The Hawks have moved more than any other franchise.  They were the Buffalo Bisons for one month, then moved to Moline and became the Tri-Cities Blackhawks.  After rebranding as the Hawks, the club moved to Milwaukee and then St. Louis before settling in Atlanta in 1968.

The NBA originated with 16 teams and, within a few years, was down to eight.  In the 70-year history of the league, 17 former teams became defunct and 22 franchises relocated.  The NBA currently boasts 30 franchises.  The U.S. is home to 29 teams while one – the 2019 champion Toronto Raptors – is in Canada.  The league is truly national in scope, with 13 teams in the Eastern Time Zone, nine in the Central, three Mountain and five in the Pacific Time Zone.
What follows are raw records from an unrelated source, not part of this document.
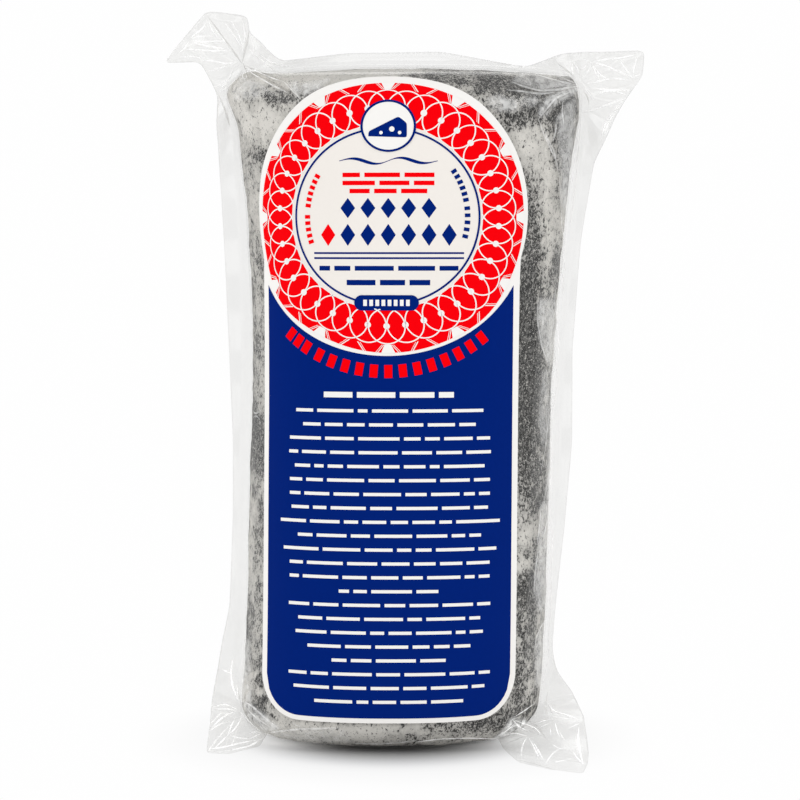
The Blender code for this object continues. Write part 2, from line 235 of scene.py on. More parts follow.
# Pale folds over the cheese and along its sides: painted highlights where the film's folds would catch the
# light
RIND_FOLD_HIGHLIGHTS = [
    ((512, 82), (525, 87), (540, 91), (556, 90), (578, 86)), ((506, 90), (520, 91), (540, 94), (556, 92)),
    ((548, 70), (560, 77), (577, 84)), ((525, 72), (545, 77), (562, 82), (577, 85)),
    ((557, 64), (567, 73), (578, 83)), ((570, 92), (556, 98), (549, 106), (543, 114)),
    ((563, 99), (562, 111), (564, 126)), ((556, 117), (556, 129), (553, 142)),
    ((544, 128), (548, 140), (554, 151), (557, 162)),
    ((577, 92), (580, 105), (579, 120), (577, 140), (574, 165), (571, 190)),
    ((240, 700), (251, 705), (263, 716), (279, 729)), ((244, 705), (252, 714), (262, 722), (272, 728)),
    ((265, 734), (280, 731), (300, 729), (340, 728)), ((292, 722), (297, 726), (302, 727)),
    ((352, 743), (380, 744), (405, 742), (418, 740)),
    ((538, 118), (543, 133), (550, 148), (556, 160), (559, 176)),
    ((559, 176), (561, 205), (562, 228), (565, 243), (564, 262)), ((563, 216), (566, 225), (566, 240)),
    ((556, 286), (554, 300), (557, 320), (559, 345)), ((538, 300), (537, 318), (541, 344), (549, 366)),
    ((556, 296), (557, 322), (559, 344), (557, 362)), ((550, 367), (555, 358), (557, 366), (552, 380)),
    ((553, 372), (553, 392), (551, 412), (549, 430)), ((549, 400), (548, 425), (545, 450), (541, 470)),
    ((541, 452), (539, 462)), ((552, 440), (551, 465), (550, 490)), ((549, 470), (547, 485), (544, 500)),
    ((541, 502), (540, 520), (537, 545)), ((546, 500), (547, 520), (543, 540)),
    ((538, 550), (535, 572), (534, 592)), ((553, 520), (552, 560), (550, 600), (549, 625)),
    ((549, 618), (542, 624), (536, 638), (534, 652)), ((548, 655), (545, 672), (542, 690)),
    ((541, 690), (538, 705), (535, 718)), ((251, 408), (256, 415), (262, 407)),
    ((252, 420), (256, 414), (260, 420)),
]
# Painted shade: dark lines beside the folds, where the gathered film would hide the light
PAINTED_SHADE_FOLDS = [
    ((208, 17), (222, 36), (234, 52), (242, 64)), ((249, 29), (247, 42), (244, 53), (242, 63)),
    ((243, 63), (246, 71), (249, 80)), ((244, 65), (258, 71), (272, 77), (285, 81)),
    ((244, 67), (256, 75), (272, 82), (296, 95)), ((285, 81), (291, 87), (297, 95), (302, 102)),
    ((218, 94), (223, 104), (227, 116), (230, 128)), ((229, 88), (236, 80), (242, 70)),
    ((580, 84), (573, 75), (565, 69), (557, 63)), ((579, 85), (570, 77), (562, 71)),
    ((577, 84), (560, 80), (543, 75), (522, 71), (498, 67)), ((579, 87), (566, 89), (552, 94), (541, 98)),
    ((555, 91), (540, 92), (525, 89), (512, 84)), ((569, 94), (556, 100), (548, 109), (542, 117)),
    ((580, 88), (582, 98), (581, 115), (579, 140), (575, 170)), ((583, 90), (588, 97), (589, 105)),
    ((537, 117), (543, 134), (551, 151)), ((557, 163), (560, 190), (561, 212), (564, 243)),
    ((562, 244), (562, 268), (556, 286)), ((557, 275), (554, 285), (553, 298)),
    ((542, 370), (539, 400), (538, 425), (541, 445)), ((549, 372), (549, 400), (548, 430)),
    ((240, 701), (245, 713), (252, 724), (262, 733)), ((238, 690), (240, 701)),
    ((265, 735), (285, 738), (300, 741)), ((527, 735), (518, 739), (505, 744)),
    ((534, 722), (541, 731), (546, 739)), ((518, 760), (535, 764), (555, 770), (578, 775)),
    ((548, 704), (551, 712), (554, 716)), ((500, 734), (512, 731), (524, 733)),
]
# Width, cover and roughness of each kind of fold
FOLD_LOOKS = {
    "bright": (0.26, 0.9, 0.2),
    "low": (0.28, 0.95, 0.2),
    "pale": (0.36, 0.6, 0.4),
    "shaded": (0.34, 0.2, 0.4),
}
FOLD_HEIGHT_SHARE = 0.15
RIDGE_POINTS = 5
FOLD_STEP = 2.2
FOLD_SMOOTHING = 3
FOLD_LIFT = 0.02
FOLD_END = 5
FOLD_TIP = 0.4
FOLD_JUMP = 2.5
BACK_SLIDE = 37.0

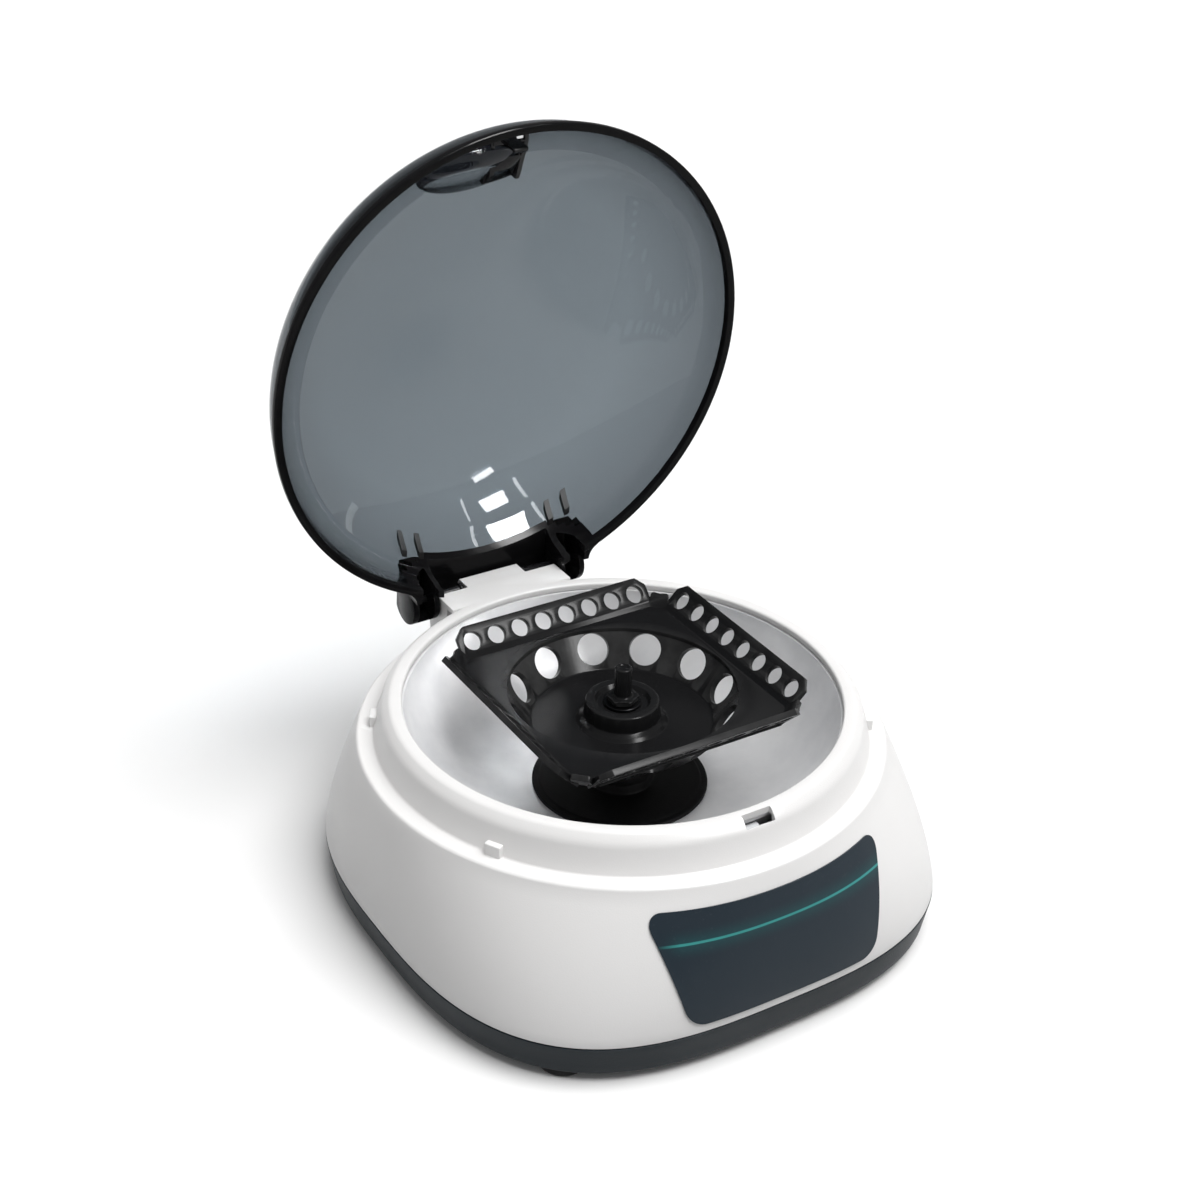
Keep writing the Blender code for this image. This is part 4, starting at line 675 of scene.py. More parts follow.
# Upper case: a rounded square below that becomes a circle at the shoulder, then the collar
case = dict(
    steps=192, sideRows=14, innerRows=8, wall=0.0023, frontRoundness=3.0, backRoundness=2.6,
    ledgeHeight=0.0585, sideLean=0.0055, shoulderDrop=0.0019, ledgeEdge=0.0008, ledgeWidth=0.0053,
    collarLean=0.0027, collarShoulderDrop=0.003, collarCurve=0.0027, mouthWidth=0.004, foot=0.0005,
    tabWidth=0.0055, tabHeight=0.004, tabEdge=0.0005, tabAngles=(30, 150, 210, 330),
)
ledgeHeight = case["ledgeHeight"]
wall = case["wall"]
shoulderHeight = ledgeHeight - case["shoulderDrop"]
shoulderRadius = halfWidth - case["sideLean"]
ledgeRadius = shoulderRadius - case["ledgeEdge"]
collarFoot = ledgeRadius - case["ledgeWidth"]
collarShoulder = collarFoot - case["collarLean"]
collarRing = collarShoulder - case["collarCurve"]
mouthRadius = collarRing - case["mouthWidth"]
lipUnderside = collarTop - wall


def sideRing(height, inset=0.0):
    share = min(max((height - caseBottom) / (shoulderHeight - caseBottom), 0), 1)
    bulge = 1 - cos(share * pi / 2)
    reach = [low + (shoulderRadius - low) * bulge - inset for low in (halfWidth, caseFront, caseBack)]
    powers = [low + (2 - low) * share for low in (case["frontRoundness"], case["backRoundness"])]
    return (*reach, *powers, height)


def roundRing(radius, height):
    return (radius, radius, radius, 2, 2, height)


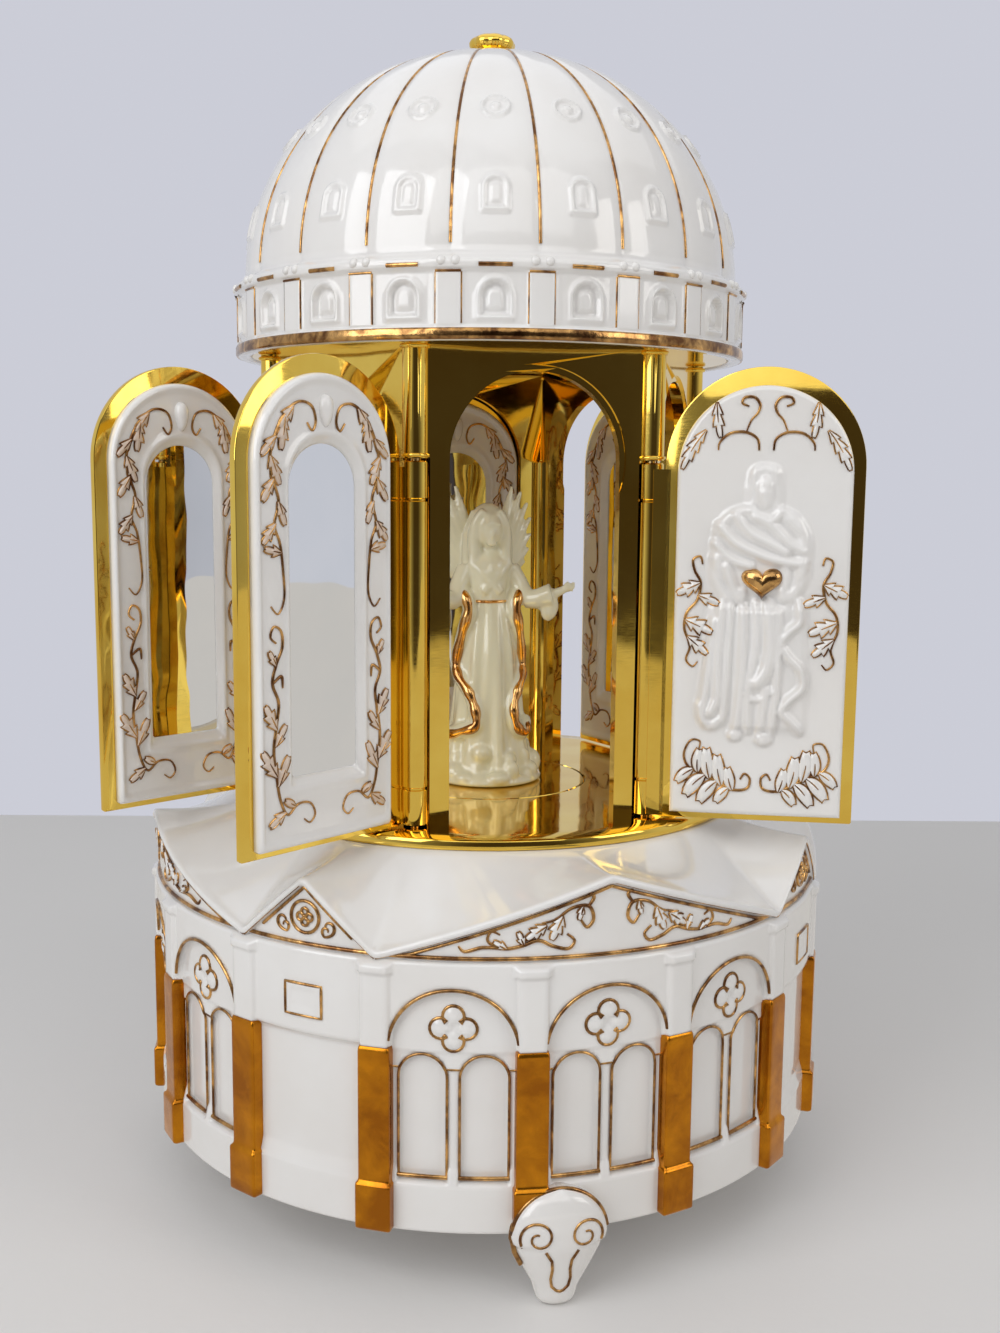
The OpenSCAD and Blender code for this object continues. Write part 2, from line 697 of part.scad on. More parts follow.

The NBA is not without problems.  It is a league full of greedy owners and overpaid, entitled players.  If you’re looking to see defense and effort, the NBA is not for you.  And while the 82-game regular season schedule is bloated and largely meaningless, the NBA is growing in popularity.  The league has broadened its global reach and is now China’s favorite brand.  The NBA is the most followed sports league on social media and hopes to help basketball surpass soccer as the world’s number one sport.

Editor’s Note:  To this day, the NBA claims the BAA’s history as its own.  It now considers the arrival of the NBL teams in 1949 as an expansion, not a merger, and does not recognize the NBL records and statistics.  This historical revisionism is ludicrous and insulting, as the older NBL contributed significantly to the growth of professional basketball in America and the success of the NBA.   Five years before Jackie Robinson would break baseball’s color barrier, the NBL included several African-American players.  Seven NBL players landed in the Naismith Basketball Hall of Fame.  Two of them – George Mikan and Dolph Schayes – were voted to the NBA’s 50th Anniversary All-Time Team in 1996.  Five current NBA teams trace their history to the NBL: the Lakers, Kings, Pistons, Hawks and 76ers.